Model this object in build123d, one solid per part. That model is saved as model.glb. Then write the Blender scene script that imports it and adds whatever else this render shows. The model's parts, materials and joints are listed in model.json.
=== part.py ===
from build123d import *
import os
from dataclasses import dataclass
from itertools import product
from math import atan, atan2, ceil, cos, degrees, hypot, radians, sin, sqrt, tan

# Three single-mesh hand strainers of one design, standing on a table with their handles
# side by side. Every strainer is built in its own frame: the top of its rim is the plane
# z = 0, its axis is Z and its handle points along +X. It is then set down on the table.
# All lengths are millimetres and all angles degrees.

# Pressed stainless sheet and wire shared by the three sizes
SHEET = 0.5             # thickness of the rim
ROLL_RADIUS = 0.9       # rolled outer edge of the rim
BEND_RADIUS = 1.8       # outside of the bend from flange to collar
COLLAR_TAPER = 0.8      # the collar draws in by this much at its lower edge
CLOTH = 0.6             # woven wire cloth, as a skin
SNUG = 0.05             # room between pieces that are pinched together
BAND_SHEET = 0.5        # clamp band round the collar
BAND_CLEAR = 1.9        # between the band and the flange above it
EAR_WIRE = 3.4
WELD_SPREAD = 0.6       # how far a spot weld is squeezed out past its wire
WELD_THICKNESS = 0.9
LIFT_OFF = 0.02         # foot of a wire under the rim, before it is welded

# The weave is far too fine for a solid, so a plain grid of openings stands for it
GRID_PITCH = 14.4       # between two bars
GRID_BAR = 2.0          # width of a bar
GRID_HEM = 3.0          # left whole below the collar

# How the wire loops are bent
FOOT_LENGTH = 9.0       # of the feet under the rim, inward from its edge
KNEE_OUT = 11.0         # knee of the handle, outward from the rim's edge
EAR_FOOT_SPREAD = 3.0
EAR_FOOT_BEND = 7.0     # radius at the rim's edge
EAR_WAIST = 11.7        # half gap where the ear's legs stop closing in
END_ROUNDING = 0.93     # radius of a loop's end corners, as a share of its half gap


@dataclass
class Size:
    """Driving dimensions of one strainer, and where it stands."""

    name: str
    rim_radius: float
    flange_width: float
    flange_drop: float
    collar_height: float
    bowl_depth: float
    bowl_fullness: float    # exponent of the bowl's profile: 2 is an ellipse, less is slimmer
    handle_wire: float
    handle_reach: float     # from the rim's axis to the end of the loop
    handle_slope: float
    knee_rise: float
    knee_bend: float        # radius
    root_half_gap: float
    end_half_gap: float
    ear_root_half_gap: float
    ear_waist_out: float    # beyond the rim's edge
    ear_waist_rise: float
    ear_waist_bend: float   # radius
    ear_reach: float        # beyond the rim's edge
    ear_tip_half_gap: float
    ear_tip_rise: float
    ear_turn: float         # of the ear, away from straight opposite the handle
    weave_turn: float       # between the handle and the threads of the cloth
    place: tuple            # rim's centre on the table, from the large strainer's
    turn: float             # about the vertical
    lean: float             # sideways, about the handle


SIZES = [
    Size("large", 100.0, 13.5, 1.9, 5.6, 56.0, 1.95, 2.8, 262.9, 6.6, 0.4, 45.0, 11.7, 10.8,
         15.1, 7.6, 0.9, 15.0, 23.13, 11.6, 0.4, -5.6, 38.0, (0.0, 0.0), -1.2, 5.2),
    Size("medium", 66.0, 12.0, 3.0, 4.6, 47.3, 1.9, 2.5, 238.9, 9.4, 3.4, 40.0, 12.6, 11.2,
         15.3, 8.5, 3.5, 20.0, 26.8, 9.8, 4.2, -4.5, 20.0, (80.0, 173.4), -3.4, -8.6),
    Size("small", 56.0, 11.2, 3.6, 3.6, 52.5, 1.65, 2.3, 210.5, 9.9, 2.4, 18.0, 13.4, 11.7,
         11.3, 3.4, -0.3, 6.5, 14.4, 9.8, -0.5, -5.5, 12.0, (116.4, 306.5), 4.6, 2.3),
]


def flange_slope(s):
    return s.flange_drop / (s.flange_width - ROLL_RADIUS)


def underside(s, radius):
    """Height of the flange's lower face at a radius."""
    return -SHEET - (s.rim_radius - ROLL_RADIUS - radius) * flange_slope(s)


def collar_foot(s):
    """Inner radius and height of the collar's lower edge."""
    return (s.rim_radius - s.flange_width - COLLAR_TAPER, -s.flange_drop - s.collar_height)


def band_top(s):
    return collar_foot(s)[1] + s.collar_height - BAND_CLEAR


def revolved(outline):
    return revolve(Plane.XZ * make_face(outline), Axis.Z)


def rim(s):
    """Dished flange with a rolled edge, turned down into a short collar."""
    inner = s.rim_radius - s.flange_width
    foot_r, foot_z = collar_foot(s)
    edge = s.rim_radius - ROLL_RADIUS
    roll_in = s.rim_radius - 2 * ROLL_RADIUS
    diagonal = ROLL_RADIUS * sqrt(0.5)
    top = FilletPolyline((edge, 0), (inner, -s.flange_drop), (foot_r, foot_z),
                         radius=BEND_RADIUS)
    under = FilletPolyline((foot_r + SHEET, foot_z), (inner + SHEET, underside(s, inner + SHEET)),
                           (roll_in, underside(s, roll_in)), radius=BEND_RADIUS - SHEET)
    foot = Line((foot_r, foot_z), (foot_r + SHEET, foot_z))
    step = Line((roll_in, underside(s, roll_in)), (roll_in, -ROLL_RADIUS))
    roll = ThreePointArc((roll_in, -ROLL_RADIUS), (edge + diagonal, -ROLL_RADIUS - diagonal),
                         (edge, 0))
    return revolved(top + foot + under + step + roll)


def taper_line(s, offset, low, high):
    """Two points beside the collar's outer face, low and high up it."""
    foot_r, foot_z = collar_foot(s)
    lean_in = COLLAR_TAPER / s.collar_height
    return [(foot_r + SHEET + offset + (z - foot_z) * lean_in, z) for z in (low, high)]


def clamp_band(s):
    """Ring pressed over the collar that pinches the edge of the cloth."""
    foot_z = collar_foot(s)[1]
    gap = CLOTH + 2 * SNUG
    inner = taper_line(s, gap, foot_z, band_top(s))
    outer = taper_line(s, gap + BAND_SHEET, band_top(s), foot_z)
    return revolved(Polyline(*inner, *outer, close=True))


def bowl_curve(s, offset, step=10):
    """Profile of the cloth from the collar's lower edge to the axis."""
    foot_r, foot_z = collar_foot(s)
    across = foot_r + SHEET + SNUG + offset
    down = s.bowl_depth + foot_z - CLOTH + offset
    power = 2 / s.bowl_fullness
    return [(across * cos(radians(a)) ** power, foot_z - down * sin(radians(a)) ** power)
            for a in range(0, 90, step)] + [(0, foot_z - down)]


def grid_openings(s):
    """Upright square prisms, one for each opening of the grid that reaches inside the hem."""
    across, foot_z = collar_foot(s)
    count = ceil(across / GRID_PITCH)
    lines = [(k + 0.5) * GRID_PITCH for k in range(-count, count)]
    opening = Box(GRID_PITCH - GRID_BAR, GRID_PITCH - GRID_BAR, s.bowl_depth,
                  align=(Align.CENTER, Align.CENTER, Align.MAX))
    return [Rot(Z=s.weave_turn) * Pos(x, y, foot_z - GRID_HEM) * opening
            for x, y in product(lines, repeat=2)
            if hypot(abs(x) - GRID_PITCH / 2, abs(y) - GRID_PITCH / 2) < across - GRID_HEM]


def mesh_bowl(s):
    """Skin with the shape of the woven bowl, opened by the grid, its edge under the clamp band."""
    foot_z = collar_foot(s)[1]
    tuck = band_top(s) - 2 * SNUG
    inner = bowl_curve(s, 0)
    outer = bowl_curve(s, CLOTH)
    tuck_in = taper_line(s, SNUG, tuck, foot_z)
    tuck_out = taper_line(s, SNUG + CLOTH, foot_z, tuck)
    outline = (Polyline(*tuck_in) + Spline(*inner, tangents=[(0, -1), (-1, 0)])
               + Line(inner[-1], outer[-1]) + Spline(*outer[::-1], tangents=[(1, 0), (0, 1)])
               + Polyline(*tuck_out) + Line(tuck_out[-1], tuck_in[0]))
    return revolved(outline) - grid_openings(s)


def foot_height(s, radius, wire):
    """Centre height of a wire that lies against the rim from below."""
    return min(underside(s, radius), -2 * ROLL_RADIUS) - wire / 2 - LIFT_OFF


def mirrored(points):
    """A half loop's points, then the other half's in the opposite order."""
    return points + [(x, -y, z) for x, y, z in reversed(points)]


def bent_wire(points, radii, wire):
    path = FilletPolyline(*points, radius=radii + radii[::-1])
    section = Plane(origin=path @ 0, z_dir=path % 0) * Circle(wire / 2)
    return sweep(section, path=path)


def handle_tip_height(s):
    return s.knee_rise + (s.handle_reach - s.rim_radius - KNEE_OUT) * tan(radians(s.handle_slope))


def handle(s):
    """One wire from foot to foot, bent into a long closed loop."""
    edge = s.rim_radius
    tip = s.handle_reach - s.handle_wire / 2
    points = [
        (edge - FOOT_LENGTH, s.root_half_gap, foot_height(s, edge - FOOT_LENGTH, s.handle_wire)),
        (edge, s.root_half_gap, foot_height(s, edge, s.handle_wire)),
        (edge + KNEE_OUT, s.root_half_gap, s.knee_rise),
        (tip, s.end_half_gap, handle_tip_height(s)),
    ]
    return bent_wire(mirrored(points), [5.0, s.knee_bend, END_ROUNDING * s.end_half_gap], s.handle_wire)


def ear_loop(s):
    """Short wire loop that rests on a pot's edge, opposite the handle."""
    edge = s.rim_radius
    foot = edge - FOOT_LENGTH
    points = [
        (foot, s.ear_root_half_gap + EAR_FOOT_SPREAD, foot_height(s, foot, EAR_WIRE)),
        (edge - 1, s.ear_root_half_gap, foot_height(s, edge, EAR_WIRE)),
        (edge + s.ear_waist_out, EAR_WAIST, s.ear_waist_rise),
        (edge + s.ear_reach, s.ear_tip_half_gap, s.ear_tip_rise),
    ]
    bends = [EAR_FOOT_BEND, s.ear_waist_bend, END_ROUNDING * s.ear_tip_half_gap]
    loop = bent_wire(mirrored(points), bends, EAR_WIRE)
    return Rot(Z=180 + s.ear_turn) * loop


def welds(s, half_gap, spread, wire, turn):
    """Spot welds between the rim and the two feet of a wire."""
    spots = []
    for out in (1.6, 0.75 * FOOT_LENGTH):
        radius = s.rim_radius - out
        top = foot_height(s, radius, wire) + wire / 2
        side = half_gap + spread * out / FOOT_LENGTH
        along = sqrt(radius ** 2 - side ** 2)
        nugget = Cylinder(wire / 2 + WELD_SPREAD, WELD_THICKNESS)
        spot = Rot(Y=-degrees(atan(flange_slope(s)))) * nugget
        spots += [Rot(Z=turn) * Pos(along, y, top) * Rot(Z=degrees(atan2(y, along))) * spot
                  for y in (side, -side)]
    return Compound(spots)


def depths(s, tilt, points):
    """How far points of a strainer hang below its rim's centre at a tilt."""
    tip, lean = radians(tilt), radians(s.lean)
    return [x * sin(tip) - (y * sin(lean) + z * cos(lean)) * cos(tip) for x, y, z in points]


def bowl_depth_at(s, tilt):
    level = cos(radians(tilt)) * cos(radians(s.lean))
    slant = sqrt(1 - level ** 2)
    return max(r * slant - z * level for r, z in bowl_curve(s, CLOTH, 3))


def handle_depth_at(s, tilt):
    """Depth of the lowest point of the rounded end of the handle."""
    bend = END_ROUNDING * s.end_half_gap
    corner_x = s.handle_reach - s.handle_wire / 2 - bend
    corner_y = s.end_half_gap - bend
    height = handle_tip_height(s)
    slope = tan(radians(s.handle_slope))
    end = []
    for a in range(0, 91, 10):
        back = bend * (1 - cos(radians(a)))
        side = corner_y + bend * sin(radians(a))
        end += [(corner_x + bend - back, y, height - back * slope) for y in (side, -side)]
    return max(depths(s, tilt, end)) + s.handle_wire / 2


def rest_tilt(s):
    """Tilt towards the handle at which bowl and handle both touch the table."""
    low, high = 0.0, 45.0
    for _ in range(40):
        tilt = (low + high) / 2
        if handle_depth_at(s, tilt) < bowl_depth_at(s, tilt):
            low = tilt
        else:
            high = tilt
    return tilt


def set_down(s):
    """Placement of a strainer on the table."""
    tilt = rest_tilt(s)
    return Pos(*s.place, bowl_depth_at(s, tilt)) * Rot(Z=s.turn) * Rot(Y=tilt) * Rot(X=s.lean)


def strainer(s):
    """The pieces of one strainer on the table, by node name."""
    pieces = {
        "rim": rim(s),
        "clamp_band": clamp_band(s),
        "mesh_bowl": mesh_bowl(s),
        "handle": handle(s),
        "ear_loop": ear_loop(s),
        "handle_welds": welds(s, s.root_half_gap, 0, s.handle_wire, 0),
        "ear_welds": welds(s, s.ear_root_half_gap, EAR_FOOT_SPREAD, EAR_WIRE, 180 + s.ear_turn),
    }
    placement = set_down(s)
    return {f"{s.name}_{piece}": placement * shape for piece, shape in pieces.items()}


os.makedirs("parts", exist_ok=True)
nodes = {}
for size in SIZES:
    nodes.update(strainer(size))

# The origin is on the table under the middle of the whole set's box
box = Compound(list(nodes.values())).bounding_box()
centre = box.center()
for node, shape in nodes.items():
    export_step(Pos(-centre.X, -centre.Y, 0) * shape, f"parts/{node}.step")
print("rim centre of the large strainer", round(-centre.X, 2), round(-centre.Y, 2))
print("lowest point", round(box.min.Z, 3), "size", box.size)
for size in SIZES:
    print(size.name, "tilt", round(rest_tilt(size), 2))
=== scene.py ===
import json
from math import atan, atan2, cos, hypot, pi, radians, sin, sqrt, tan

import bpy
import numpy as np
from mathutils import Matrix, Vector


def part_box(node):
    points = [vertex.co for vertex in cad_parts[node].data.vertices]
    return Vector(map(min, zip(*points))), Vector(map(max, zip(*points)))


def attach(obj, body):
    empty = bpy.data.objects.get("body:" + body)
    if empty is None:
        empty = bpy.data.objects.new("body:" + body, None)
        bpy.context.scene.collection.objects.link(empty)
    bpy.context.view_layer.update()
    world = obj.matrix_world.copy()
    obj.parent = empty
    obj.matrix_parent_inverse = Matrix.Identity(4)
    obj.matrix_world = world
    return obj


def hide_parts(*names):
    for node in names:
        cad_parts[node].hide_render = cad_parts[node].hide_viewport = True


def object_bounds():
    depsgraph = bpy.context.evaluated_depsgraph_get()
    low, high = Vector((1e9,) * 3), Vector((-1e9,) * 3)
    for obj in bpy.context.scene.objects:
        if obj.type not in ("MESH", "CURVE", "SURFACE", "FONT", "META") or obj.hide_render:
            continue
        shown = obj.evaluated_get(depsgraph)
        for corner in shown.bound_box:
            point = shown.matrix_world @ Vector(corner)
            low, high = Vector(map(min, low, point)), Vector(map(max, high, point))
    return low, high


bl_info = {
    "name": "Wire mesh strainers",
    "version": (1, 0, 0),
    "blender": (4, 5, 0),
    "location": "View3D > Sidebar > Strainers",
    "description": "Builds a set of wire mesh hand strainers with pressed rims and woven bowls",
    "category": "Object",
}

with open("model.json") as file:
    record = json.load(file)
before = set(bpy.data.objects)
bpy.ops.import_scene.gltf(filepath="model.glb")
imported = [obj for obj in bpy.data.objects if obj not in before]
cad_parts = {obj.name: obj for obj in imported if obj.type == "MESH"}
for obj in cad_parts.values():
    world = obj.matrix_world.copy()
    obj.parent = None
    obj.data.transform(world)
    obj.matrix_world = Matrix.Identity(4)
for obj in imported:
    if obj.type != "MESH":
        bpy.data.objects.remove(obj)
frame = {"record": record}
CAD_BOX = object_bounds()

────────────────

# DESCRIPTION OF THE TASK
Look above for the line containing "before = set(bpy.data.objects)", then transcribe it and all lines after it through the last, exactly and with nothing else.

# EXERCISE RESPONSE
before = set(bpy.data.objects)
bpy.ops.import_scene.gltf(filepath="model.glb")
imported = [obj for obj in bpy.data.objects if obj not in before]
cad_parts = {obj.name: obj for obj in imported if obj.type == "MESH"}
for obj in cad_parts.values():
    world = obj.matrix_world.copy()
    obj.parent = None
    obj.data.transform(world)
    obj.matrix_world = Matrix.Identity(4)
for obj in imported:
    if obj.type != "MESH":
        bpy.data.objects.remove(obj)
frame = {"record": record}
CAD_BOX = object_bounds()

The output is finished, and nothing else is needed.